Given instruction —
Copy every line of the data exactly, leaving nothing out.

-.-.-

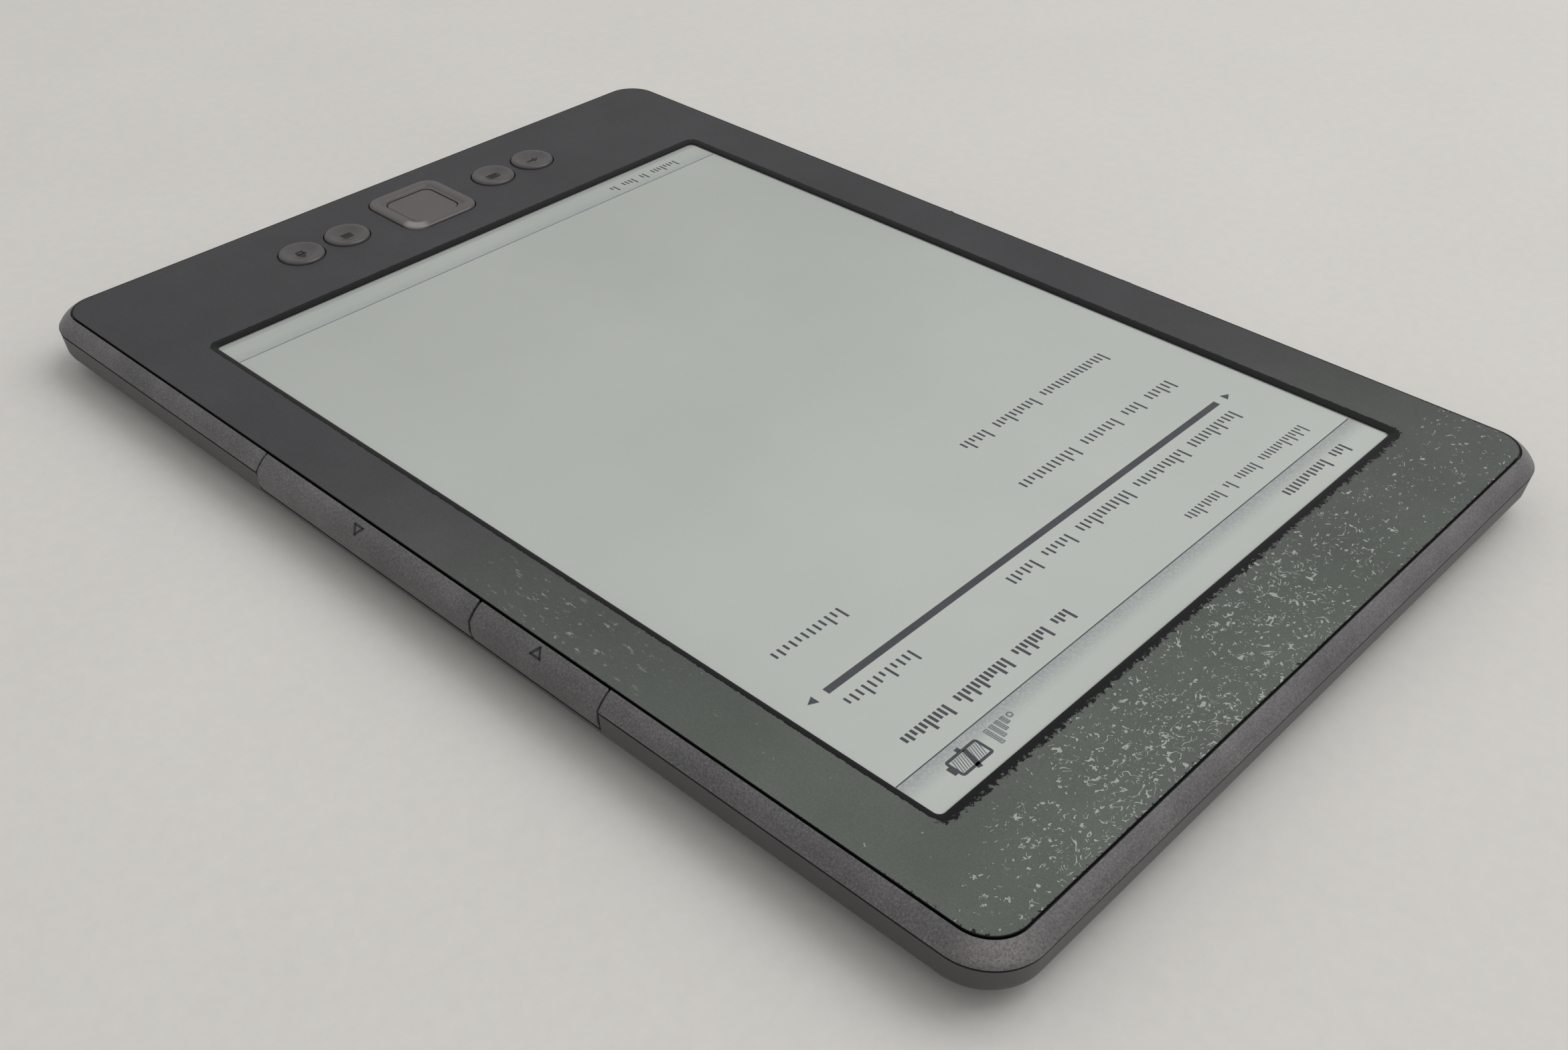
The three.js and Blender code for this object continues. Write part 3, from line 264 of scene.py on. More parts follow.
def plate(name, half_x, half_y, radius, z, x=0.0, y=0.0, steps=CORNER_STEPS):
    """A flat rounded rectangle that faces up, left in edit mode with its face selected."""
    deselect_everything()
    bpy.ops.mesh.primitive_plane_add(size=2, location=(x, y, z))
    bpy.context.object.scale = (half_x, half_y, 1)
    piece = settle(name)
    edit(piece)
    bpy.ops.mesh.select_all(action="SELECT")
    if radius > 0:
        bpy.ops.mesh.bevel(offset=radius, segments=steps, affect="VERTICES")
    pick(piece, "FACE")
    return piece


def disc(name, radius, z, x=0.0, y=0.0, sides=64):
    """A flat round face that faces up, left in edit mode with its face selected."""
    deselect_everything()
    bpy.ops.mesh.primitive_circle_add(vertices=sides, radius=radius, fill_type="NGON", location=(x, y, z))
    piece = settle(name)
    edit(piece)
    pick(piece, "FACE")
    return piece


def deselect_everything():
    leave_edit()
    bpy.ops.object.select_all(action="DESELECT")


def rise(*steps):
    """Insets the selected face in steps of (inwards, upwards)."""
    for inwards, upwards in steps:
        bpy.ops.mesh.inset(thickness=inwards, depth=upwards, use_even_offset=True)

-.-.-

Answer to this problem —
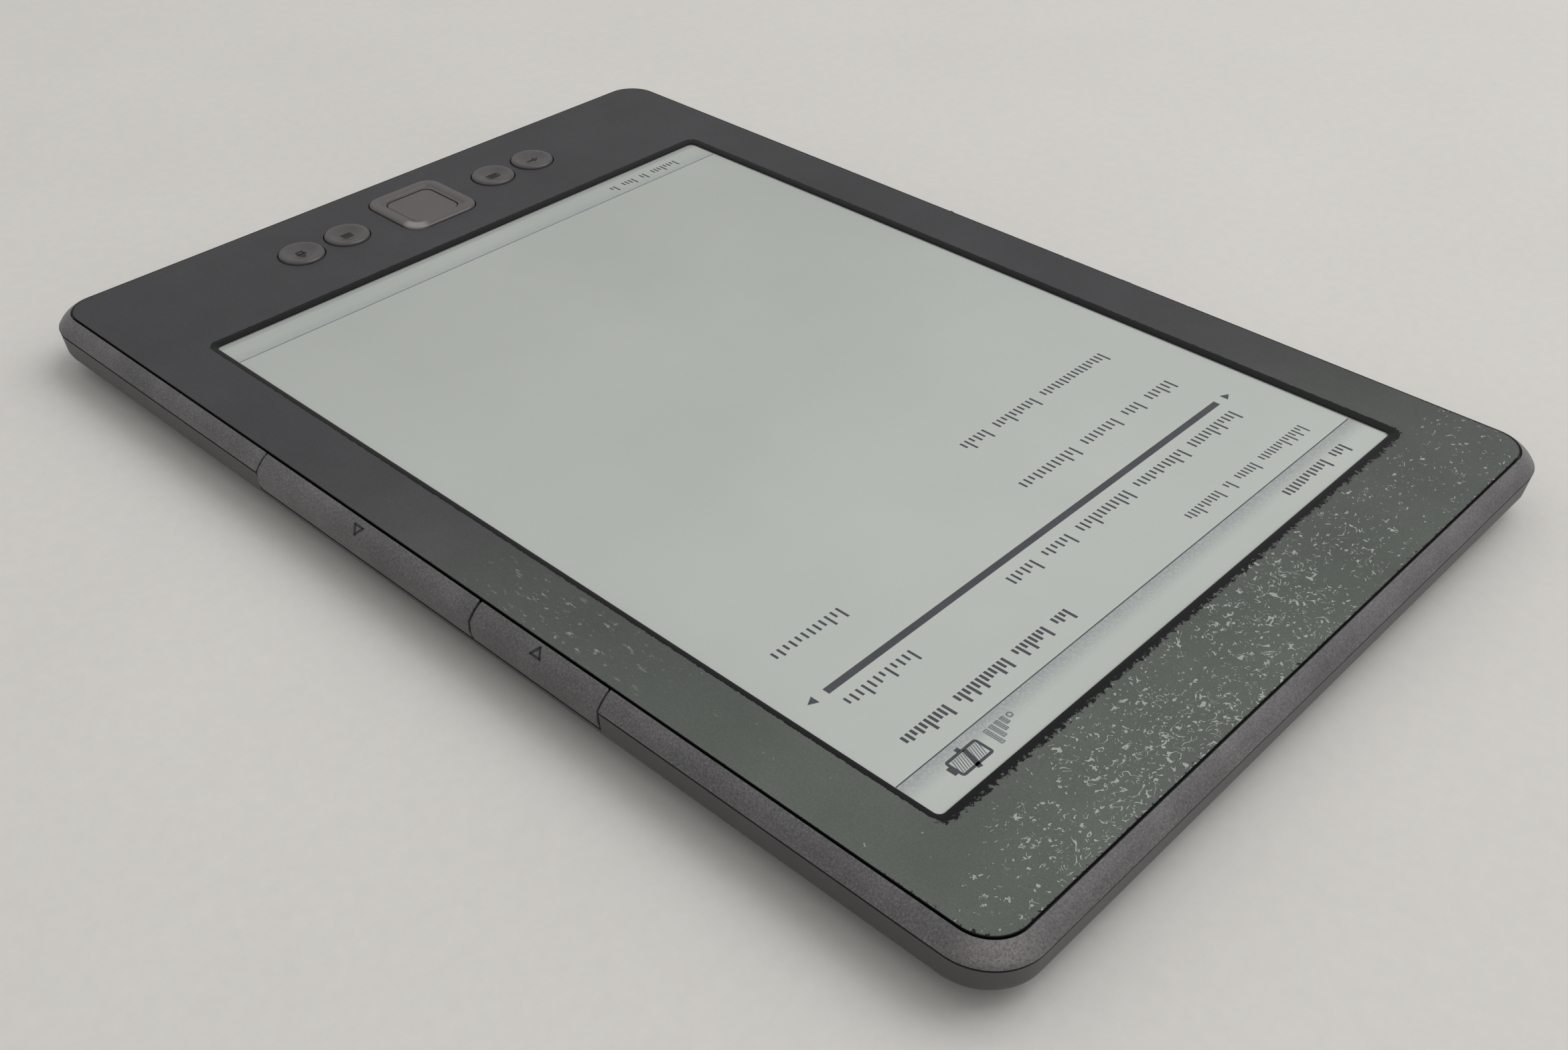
The three.js and Blender code for this object continues. Write part 3, from line 264 of scene.py on. More parts follow.
def plate(name, half_x, half_y, radius, z, x=0.0, y=0.0, steps=CORNER_STEPS):
    """A flat rounded rectangle that faces up, left in edit mode with its face selected."""
    deselect_everything()
    bpy.ops.mesh.primitive_plane_add(size=2, location=(x, y, z))
    bpy.context.object.scale = (half_x, half_y, 1)
    piece = settle(name)
    edit(piece)
    bpy.ops.mesh.select_all(action="SELECT")
    if radius > 0:
        bpy.ops.mesh.bevel(offset=radius, segments=steps, affect="VERTICES")
    pick(piece, "FACE")
    return piece


def disc(name, radius, z, x=0.0, y=0.0, sides=64):
    """A flat round face that faces up, left in edit mode with its face selected."""
    deselect_everything()
    bpy.ops.mesh.primitive_circle_add(vertices=sides, radius=radius, fill_type="NGON", location=(x, y, z))
    piece = settle(name)
    edit(piece)
    pick(piece, "FACE")
    return piece


def deselect_everything():
    leave_edit()
    bpy.ops.object.select_all(action="DESELECT")


def rise(*steps):
    """Insets the selected face in steps of (inwards, upwards)."""
    for inwards, upwards in steps:
        bpy.ops.mesh.inset(thickness=inwards, depth=upwards, use_even_offset=True)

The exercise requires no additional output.